The ego is an offshoot of the conscious mind, so to speak.  The conscious mind is like a gigantic camera with the ego directing the view and the focus.  Left alone, various portions of the identity rise and form the ego, degroup and reform, all the while maintaining a marvelous spontaneity and yet a sense of oneness.

The ego is your idea of your physical image in relation to the world.  Your self image is not unconscious, then.  You are quite aware of it, though often you reject certain thoughts about it in favor of others.  False beliefs can result in a rigid ego that insists upon using the conscious mind in one direction only, further distorting its perceptions.

Often you quite consciously decide to bury a thought or an idea that might cause you to alter your behavior, because it does not seem to fit in with limiting ideas that you already hold.  Listen to your own train of thought as you go about your days.  What suggestions and ideas are you giving yourself?  Realize that these will be materialized in your personal experience.

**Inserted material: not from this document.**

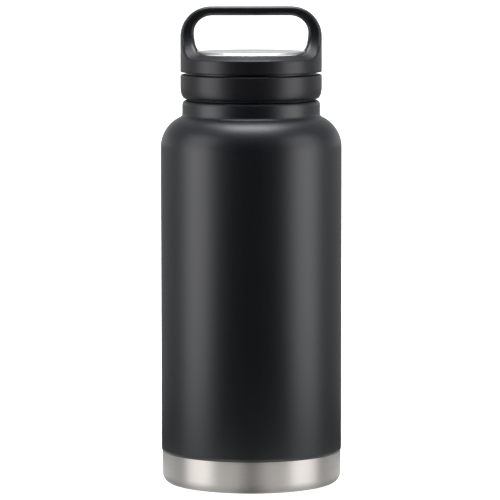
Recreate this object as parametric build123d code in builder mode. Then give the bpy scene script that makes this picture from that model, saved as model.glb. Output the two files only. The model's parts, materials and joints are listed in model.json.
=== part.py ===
from build123d import *
import math
import os

# Insulated growler: a double-wall steel bottle with a lid in two stages.
# Millimetres. Origin at the centre of the base, +Z up, carry loop across X.

# ---- Driving dimensions: bottle ----
body_r = 46.25          # outer radius of the coated body
wall = 0.6              # sheet thickness of both steel walls
neck_r = 35.2           # outer radius of the neck collar
neck_top = 196.65       # height of the lip
neck_corner_r = 2.3     # rounding at the top of the neck collar
neck_root_r = 2.0       # hollow fillet between neck and shoulder
shoulder_r = 16.8       # radius of the shoulder's curve
shoulder_z = 172.6      # height where the straight body ends
shell_edge_z = 16.6     # lower edge of the coated shell
shell_edge_in = 0.3     # how far that edge is rolled inwards
shell_edge_h = 1.7      # height of the rolled edge

band_r = 45.85          # bare base band
base_corner_r = 5.1     # rounding between band and underside
foot_in_r = 36.5        # inner edge of the ring that the bottle stands on
recess_r = 33.0         # raised middle of the underside
recess_z = 3.0
lap_gap = 0.25          # radial gap in the lap between base and shell
lap_h = 6.0             # height of that lap
dimple_r = 7.0          # dimple round the pump-out hole
dimple_slope = 1.5      # width of the dimple's slope
dimple_z = 4.6
pump_hole_r = 1.2
bead_r = 4.0            # sealing bead under the hole
bead_h = 0.8
bead_edge_r = 0.5
cover_gap = 2.0         # how far the cover stays inside the recess
cover_t = 0.7
cover_edge_r = 0.3

vacuum_gap = 2.6        # gap between the two walls
liner_drop = 8.0        # liner's shoulder sits this much lower than the shell's
liner_floor_z = 8.6     # underside of the liner's bottom
liner_corner_r = 9.0
liner_seam_z = 24.0     # weld between liner and its dished bottom
neck_ring_z = 182.5     # weld between liner and the threaded neck ring
seam_gap = 0.05         # line of a weld between two steel edges
foil_gap = 0.12
foil_t = 0.1
foil_short = 2.5        # how far the foil stops before the seam and the shoulder
getter_at = 22.0        # distance of the getter from the axis
getter_r = 4.5
getter_t = 2.0
getter_drop = 0.5       # gap between getter and liner
clip_t = 0.4            # sheet of the getter's holder
clip_gap = 0.1
clip_flange = 2.5       # width of its flange under the liner
clip_lip = 1.5          # how far its lip reaches under the getter

# ---- Driving dimensions: lid ----
lid_r = 36.1            # outer radius of both lid rings
collar_bottom = 197.3
collar_top = 209.7
collar_curve_z = 204.0  # where the collar's lower edge starts to curve in
collar_curve_in = 1.6   # where the long curve gives way to the tight one
collar_curve_h = 0.75
collar_bevel_in = 0.7   # rounding of the collar's upper edge
collar_bevel_h = 0.9
skirt_in_r = 33.1       # inside of the collar's skirt
web_z = 206.9           # underside of the collar's top wall
web_hole_gap = 0.5      # clearance of the top wall's hole round the throat
boss_r = 33.1           # raised ring that the cap's skirt goes over
boss_in_r = 30.8
boss_top = 211.5
cap_bottom = 210.9
cap_edge = 0.4          # bevel along the cap's lower edge
cap_wall_top = 217.8    # where the cap's wall meets its sloped rim
cap_rim_z = 219.7       # top of the sloped rim beside the disc
cap_skirt_in_r = 33.55
cap_web_z = 216.6       # underside of the cap's top wall
groove_z = 218.9        # floor of the groove that takes the disc's rim
disc_seat_z = 220.7     # raised seat under the disc
disc_seat_gap = 0.3     # clearance between the seat and the disc's rim
disc_r = 29.4
disc_gap = 0.15         # clearance round the disc
disc_low = 219.2        # lower edge of the disc's turned-down rim
disc_t = 1.0            # sheet of the disc
disc_edge_r = 1.6       # rounding between the disc's rim and top
disc_crown = 0.1        # how much the disc's top bulges
pad_t = 0.3
pad_r = 27.0

loop_top = 244.2        # top of the carry loop
loop_bar_t = 4.5        # thickness of the bar across the top
loop_corner_r = 15.3    # outer corner, seen from the front
loop_in_r = 29.6        # inside of the uprights, round the lid's axis
loop_in_corner_r = 9.4
loop_half_depth = 6.5   # half the loop's depth, front to back
loop_foot_r = 16.2      # hollow curve that spreads each foot, seen from the side
loop_root = 1.0         # how deep the loop's feet run into the ring

# ---- Driving dimensions: screw threads ----
lead = 6.0              # rise of either lid stage in one turn
thread_depth = 1.4
thread_root_h = 2.6     # height of a ridge at its root
thread_crest_h = 1.2    # and at its crest
thread_clear = 0.4      # radial gap between a crest and the facing root
bury = 0.3              # depth of a ridge's root inside its wall
thread_turns = 1.6
neck_thread_z = 185.0   # start of the neck's ridge
throat_thread_z = 194.0 # start of the throat's ridge

plug_bottom = 180.0     # underside of the collar's plug
plug_wall = 2.8
plug_floor = 2.0
plug_edge = 0.8         # bevel at the plug's lower end
flange_h = 3.0
throat_r = 20.9         # bore of the pouring throat
throat_wall = 2.5
stopper_bottom = 192.5
stopper_wall = 2.4
stopper_floor = 2.2
stopper_edge = 1.0      # bevel at the stopper's lower end
stopper_flange_r = 25.0
stopper_flange_h = 1.6
fit_gap = 0.1           # gap beside foam and other loose inserts
gasket_top = 198.4      # top of the neck gasket
gasket_in = 0.3         # how far the neck gasket stays inside the lip's edge
stopper_gasket_t = 1.8
stopper_gasket_in_r = 21.6
stopper_gasket_out_r = 24.8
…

Many quite limiting ideas will pass without scrutiny under the guise of goodness.  You may feel quite virtuous, for example, in hating evil, or what seems to you to be evil; but if you find yourself concentrating upon either hatred or evil you are creating it.  If you are poor you may feel quite self-righteous in your financial condition, looking with scorn upon those who are wealthy, telling yourself that money is wrong and so reinforcing the condition of poverty.  If you are ill you may find yourself dwelling upon the misery of your condition, and bitterly envying those who are healthy, bemoaning your state – and therefore perpetuating it through your thoughts.

If you dwell upon limitations, then you will meet them.  You must create a new picture in your mind.  It will differ from the picture your physical senses may show you at any given time, precisely in those areas where changes are required.

Hatred of war will not bring peace – another example.  Only love of peace will bring about those conditions.